Organisations and the Underground Economy: Issues and Challenges

Organisations and the Underground Economy: Issues and Challenges

Sam Choon Yin (11/04)

 Introduction

Usually, a more successful firm is able to produce goods and services desired by the consumers (to indicate its effectiveness) and at the lowest cost (to indicate its efficiency). The existence of firms may enhance society’s welfare because the society could access more variety of goods and services possibly at lower cost than the case where they have to ‘manufacture’ the products themselves. Credit should thus be given to entrepreneurs for taking the risk and venture into business.

Over the years, organisations have become larger and more powerful. In the United States, the percentage of workers receiving salaries had increased from 20 percent in the early 19th century to 50 percent in early 20th century and 90 percent today. As a consequence, we are seeing an increase in the average size of an organisation measured in terms of number of employees. For example, the average size of the 500 largest service corporations in US has increased from 1700 employees in 1982 to 2750 in 1993 (Perrow, 2002). One of the worries, as a result of this development, is the concentration of power in the hands of private corporations to shape the community, including their ability to set wages, ignore industrial accidents, withstand strikes, control the school system and hurt the environment without compensation.

American industries had begun to expand after the civil war as organisations attempted to combine with other businesses. For example, the Standard Oil Trust (invented in 1882 by John D. Rockefeller) issued trust certificates and acquired other oil companies throughout the country. Fear of concentration of monopolies, Congress passed the Sherman Anti Trust Act in 1890. At the beginning of the 20th century, retiring businessmen in some of the major corporations passed their controlling power to professional managers thus broadening the ownership of these corporations. This essentially led to the promotion of manager-oriented governance system whereby professional managers were given supreme power to guide business corporations. The managers were trusted to be the best persons in performing ways that would maximise social welfare.
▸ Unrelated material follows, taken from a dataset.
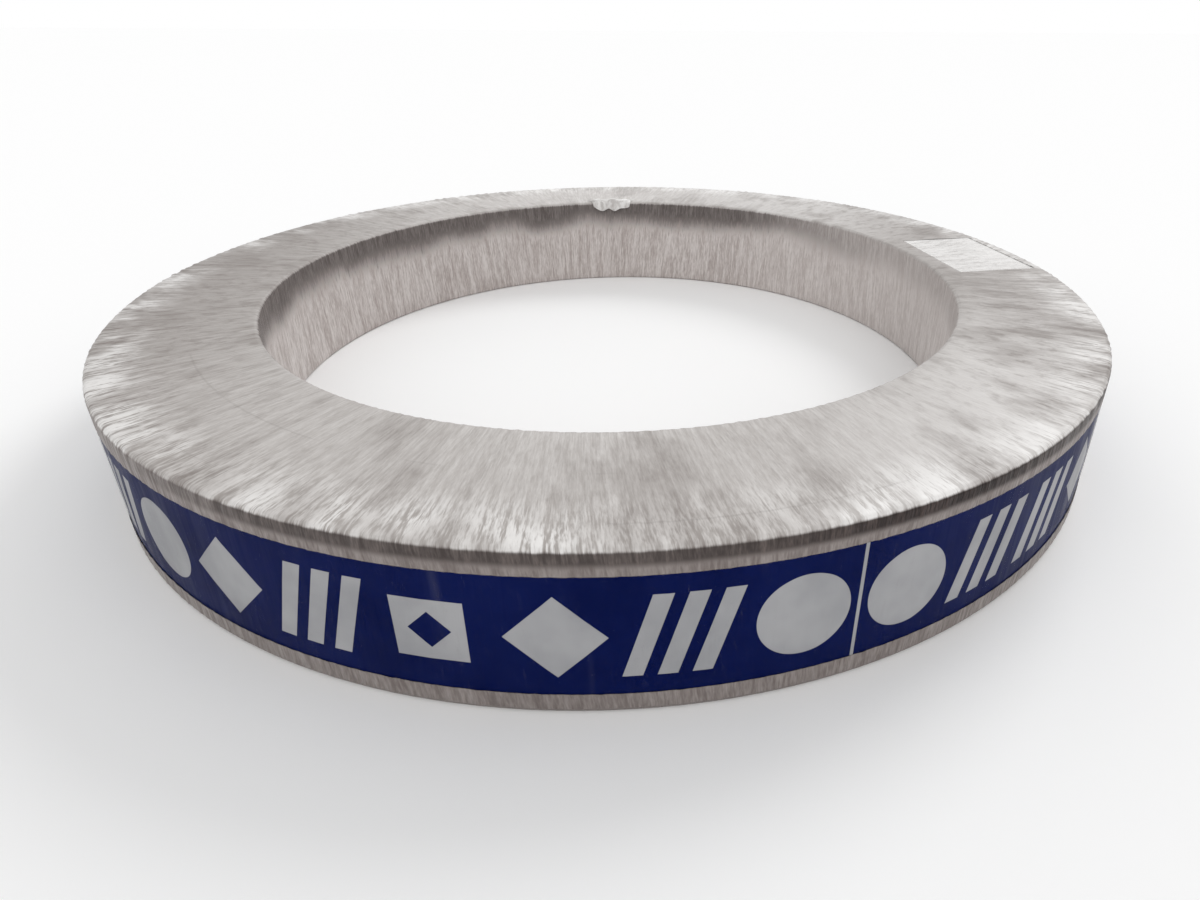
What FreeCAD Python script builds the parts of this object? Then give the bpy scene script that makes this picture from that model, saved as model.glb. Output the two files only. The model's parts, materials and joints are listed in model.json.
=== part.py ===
"""Coil of steel strapping: strap, printed band and paper label inside a stretch film wrap.

The coil lies flat with its axis along +Z. The origin is the centre of its base, where the
film rests on the floor. Millimetres throughout.
"""
import FreeCAD, Part
import math
import os

# ---- strap coil -------------------------------------------------------------------
STRAP_BORE = 406.4           # a 16 inch winding mandrel
STRAP_OUTER = 547.6          # diameter over the last turn of strap
COIL_WIDTH = 67.0            # from one end of the winding to the other, along the axis
STRAP_THICKNESS = 0.5        # one turn adds this much to the radius
TURNS_PER_RIDGE = 6          # neighbouring turns that stand level form one ridge on an end
RIDGE_HEIGHT = 0.25          # how far a ridge stands above the groove beside it
COIL_EDGE_RADIUS = 1.5       # the winding's corners, where the outer turns sit back

# ---- things that lie between the strap and the film ---------------------------------
BAND_THICKNESS = 0.3         # all turns of the printed tape together
BAND_LOWER_STRIP = 7.8       # bare wall from the winding's lower end to the tape
BAND_UPPER_STRIP = 9.2       # bare wall from the tape to the winding's upper end
LABEL_LENGTH = 79.0          # paper label, along the circumference
LABEL_THICKNESS = 0.2
LABEL_ANGLE = 7.0            # degrees from +X round to the label's middle
LABEL_OUTER_MARGIN = 2.3     # winding's outer rounded edge to the label's outer corners
LABEL_INNER_MARGIN = 8.8     # winding's inner rounded edge to the label's inner side

# ---- film and fits -----------------------------------------------------------------
FILM_THICKNESS = 0.4         # all layers of film together
LAYER_CLEARANCE = 0.25       # between any two pieces that lie on each other

# ---- places worked out from the sizes above ------------------------------------------
strap_inner_r = STRAP_BORE / 2
strap_outer_r = STRAP_OUTER / 2
coil_base_z = FILM_THICKNESS + LAYER_CLEARANCE
coil_top_z = coil_base_z + COIL_WIDTH
band_inner_r = strap_outer_r + LAYER_CLEARANCE
band_outer_r = band_inner_r + BAND_THICKNESS
band_base_z = coil_base_z + BAND_LOWER_STRIP
band_width = COIL_WIDTH - BAND_LOWER_STRIP - BAND_UPPER_STRIP
label_base_z = coil_top_z + LAYER_CLEARANCE
label_top_z = label_base_z + LABEL_THICKNESS
space_inner_r = strap_inner_r - LAYER_CLEARANCE      # the room inside the film
space_outer_r = band_outer_r + LAYER_CLEARANCE
space_top_z = label_top_z + LAYER_CLEARANCE
space_edge_radius = COIL_EDGE_RADIUS + LAYER_CLEARANCE
film_edge_radius = space_edge_radius + FILM_THICKNESS

Z_AXIS = FreeCAD.Vector(0, 0, 1)
ORIGIN = FreeCAD.Vector(0, 0, 0)


def point(radius, height):
    """A point of a section in the XZ plane."""
    return FreeCAD.Vector(radius, 0, height)


def corner_arc(centre_r, centre_z, radius, start_degrees):
    """A quarter circle of a section, anticlockwise from start_degrees."""
    places = []
    for turn in (0, 45, 90):
        angle = math.radians(start_degrees + turn)
        places.append(point(centre_r + radius * math.cos(angle), centre_z + radius * math.sin(angle)))
    return Part.Arc(*places).toShape()


def turned(edges):
    """The solid swept by a closed section in one full turn about the axis."""
    face = Part.Face(Part.Wire(edges))
    return face.revolve(ORIGIN, Z_AXIS, 360)


def polyline(points):
    """Straight edges from each point to the next."""
    return [Part.makeLine(first, second) for first, second in zip(points, points[1:])]


def rounded_ring(inner_r, outer_r, base_z, top_z, radius):
    """A turned ring with a rectangular section whose four corners are rounded."""
    edges = [
        Part.makeLine(point(inner_r + radius, base_z), point(outer_r - radius, base_z)),
        corner_arc(outer_r - radius, base_z + radius, radius, 270),
        Part.makeLine(point(outer_r, base_z + radius), point(outer_r, top_z - radius)),
        corner_arc(outer_r - radius, top_z - radius, radius, 0),
        Part.makeLine(point(outer_r - radius, top_z), point(inner_r + radius, top_z)),
        corner_arc(inner_r + radius, top_z - radius, radius, 90),
        Part.makeLine(point(inner_r, top_z - radius), point(inner_r, base_z + radius)),
        corner_arc(inner_r + radius, base_z + radius, radius, 180),
    ]
    return turned(edges)


def end_relief(end_z, inwards):
    """Section points of one end of the winding, from the bore outwards.

    The flat of the end is split into an odd number of equal steps that lie in turn at the
    end's full height and one ridge height below it, so the turns show as rings.
    """
    start_r = strap_inner_r + COIL_EDGE_RADIUS
    span = strap_outer_r - strap_inner_r - 2 * COIL_EDGE_RADIUS
    pairs = round(span / (2 * STRAP_THICKNESS * TURNS_PER_RIDGE))
    steps = 2 * pairs + 1
    points = []
    for step in range(steps):
        height = end_z + inwards * RIDGE_HEIGHT * (step % 2)
        points.append(point(start_r + span * step / steps, height))
        points.append(point(start_r + span * (step + 1) / steps, height))
    return points


def make_strap_coil():
    """The whole winding as one turned solid with its bore, ridged on both ends."""
    radius = COIL_EDGE_RADIUS
    base = end_relief(coil_base_z, 1)
    top = end_relief(coil_top_z, -1)
    top.reverse()
    edges = polyline(base)
    edges.append(corner_arc(strap_outer_r - radius, coil_base_z + radius, radius, 270))
    edges += polyline([point(strap_outer_r, coil_base_z + radius), point(strap_outer_r, coil_top_z - radius)])
    edges.append(corner_arc(strap_outer_r - radius, coil_top_z - radius, radius, 0))
    edges += polyline(top)
    edges.append(corner_arc(strap_inner_r + radius, coil_top_z - radius, radius, 90))
    edges += polyline([point(strap_inner_r, coil_top_z - radius), point(strap_inner_r, coil_base_z + radius)])
    edges.append(corner_arc(strap_inner_r + radius, coil_base_z + radius, radius, 180))
    return turned(edges)


def make_label_band():
    """The printed tape: a thin ring round the outer wall, under the film."""
    foot = FreeCAD.Vector(0, 0, band_base_z)
    outside = Part.makeCylinder(band_outer_r, band_width, foot)
    inside = Part.makeCylinder(band_inner_r, band_width, foot)
    return outside.cut(inside)


def make_paper_label():
    """A flat label on the top end that spans its flat, between the two rounded edges."""
    corner_r = strap_outer_r - COIL_EDGE_RADIUS - LABEL_OUTER_MARGIN
    outer_x = math.sqrt(corner_r ** 2 - (LABEL_LENGTH / 2) ** 2)
    inner_x = strap_inner_r + COIL_EDGE_RADIUS + LABEL_INNER_MARGIN
    foot = FreeCAD.Vector(inner_x, -LABEL_LENGTH / 2, label_base_z)
    label = Part.makeBox(outer_x - inner_x, LABEL_LENGTH, LABEL_THICKNESS, foot)
    label.rotate(ORIGIN, Z_AXIS, LABEL_ANGLE)
    return label


def make_stretch_film():
    """The wrap: a closed skin that goes through the bore and round the whole section."""
    skin = rounded_ring(
        space_inner_r - FILM_THICKNESS,
        space_outer_r + FILM_THICKNESS,
        0.0,
        space_top_z + FILM_THICKNESS,
        film_edge_radius,
    )
    room = rounded_ring(
        space_inner_r,
        space_outer_r,
        FILM_THICKNESS,
        space_top_z,
        space_edge_radius,
    )
    return skin.cut(room)


pieces = {
    "strap_coil": make_strap_coil(),
    "label_band": make_label_band(),
    "paper_label": make_paper_label(),
    "stretch_film": make_stretch_film(),
}

os.makedirs("parts", exist_ok=True)
for name, shape in pieces.items():
    shape.exportStep(f"parts/{name}.step")
    box = shape.BoundBox
    print(
        f"{name}: {len(shape.Solids)} solid, valid {shape.isValid()}, {shape.Volume / 1000:.2f} cm3,",
        f"x {box.XMin:.2f} to {box.XMax:.2f}, z {box.ZMin:.2f} to {box.ZMax:.2f}",
    )
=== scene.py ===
# %% [markdown]
# # A coil of steel strapping in its stretch film
#
# The object is a flat ring: one long steel strap wound on to itself, a printed tape round its
# wall, a paper label on its top end, and many layers of stretch film that go through the bore
# and round the whole section. The CAD model gives the pieces and their places. This script
# gives them their surfaces, and replaces the plain film with a wrinkled one.

# %% Load the frame
import math

import bpy
import numpy as np
from mathutils import Matrix, Vector
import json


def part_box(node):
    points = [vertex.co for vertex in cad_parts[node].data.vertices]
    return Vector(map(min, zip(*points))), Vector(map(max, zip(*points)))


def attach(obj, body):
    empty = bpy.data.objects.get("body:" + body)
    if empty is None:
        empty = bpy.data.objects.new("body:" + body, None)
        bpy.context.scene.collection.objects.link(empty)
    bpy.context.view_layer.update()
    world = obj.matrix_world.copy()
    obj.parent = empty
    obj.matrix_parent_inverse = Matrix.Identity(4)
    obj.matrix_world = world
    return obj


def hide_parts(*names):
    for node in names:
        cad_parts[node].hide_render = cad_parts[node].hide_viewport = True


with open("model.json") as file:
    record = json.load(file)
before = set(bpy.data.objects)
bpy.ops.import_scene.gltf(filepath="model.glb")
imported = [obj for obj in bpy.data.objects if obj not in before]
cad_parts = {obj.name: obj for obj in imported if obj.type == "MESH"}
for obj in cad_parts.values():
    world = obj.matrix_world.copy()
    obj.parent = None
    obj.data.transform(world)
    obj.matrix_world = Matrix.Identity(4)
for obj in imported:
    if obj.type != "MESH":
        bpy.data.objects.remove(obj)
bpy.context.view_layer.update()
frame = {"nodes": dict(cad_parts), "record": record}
nodes = frame["nodes"]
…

However, the conventional wisdom now is that the managers serve mostly themselves rather than the interest of shareholders whom they supposedly represent. This concern was first recognised by Adolf Berle and Gardiner Means in 1932 (Berle and Means, 1932). Shareholders, preferring to be free riders, might fail to exert the necessary pressure for higher standards of governance thus requiring the government to step in and rectify the situation. Some of the relevant regulations imposed by the government to serve this cause included the Banking Act 1944, Securities Act 1933 and 1934, Investment Company Act 1940 and more recently, the Sarbanes-Oxley Act of 2002. Since the 1960s, there have been calls for greater control of the board with the appointment of board members from ‘outside’ (defined as individuals who are not employees of the organisation). Because of the possibility of appointing trusted relatives and close friends to the board, there has been a demand for the appointment of independent directors in the last decade or so.

There has been an extensive discussion on the agency problem and related corporate governance issues (the latter focusing on the structure of the board and its functions). What we want to do in this paper is to understand how firms could have contributed to the underground economy (UGE), crudely defined as that part of the country’s economy which the government fails to detect. While there are positive consequences of the UGE, the countries in general and legitimate businesses in particular are usually better off if the UGE is less intensive provided that institutional arrangements are properly set-up (more about this later).

About the UGE

            Edgar Fiege (1990) has referred the underground activities as those that fail to comply with formal rules. They include sales and production of prohibited goods. Operators in the UGE usually do not report or underreport their activities to the government for the purpose of evading tax and avoiding detection from the authority. Because the operators deliberately hide information, it is not easy to have a clear picture of the actual activities carried out in the UGE, the number of workers engaged there and the activities’ contribution to the economy (for market-based and legitimate activities).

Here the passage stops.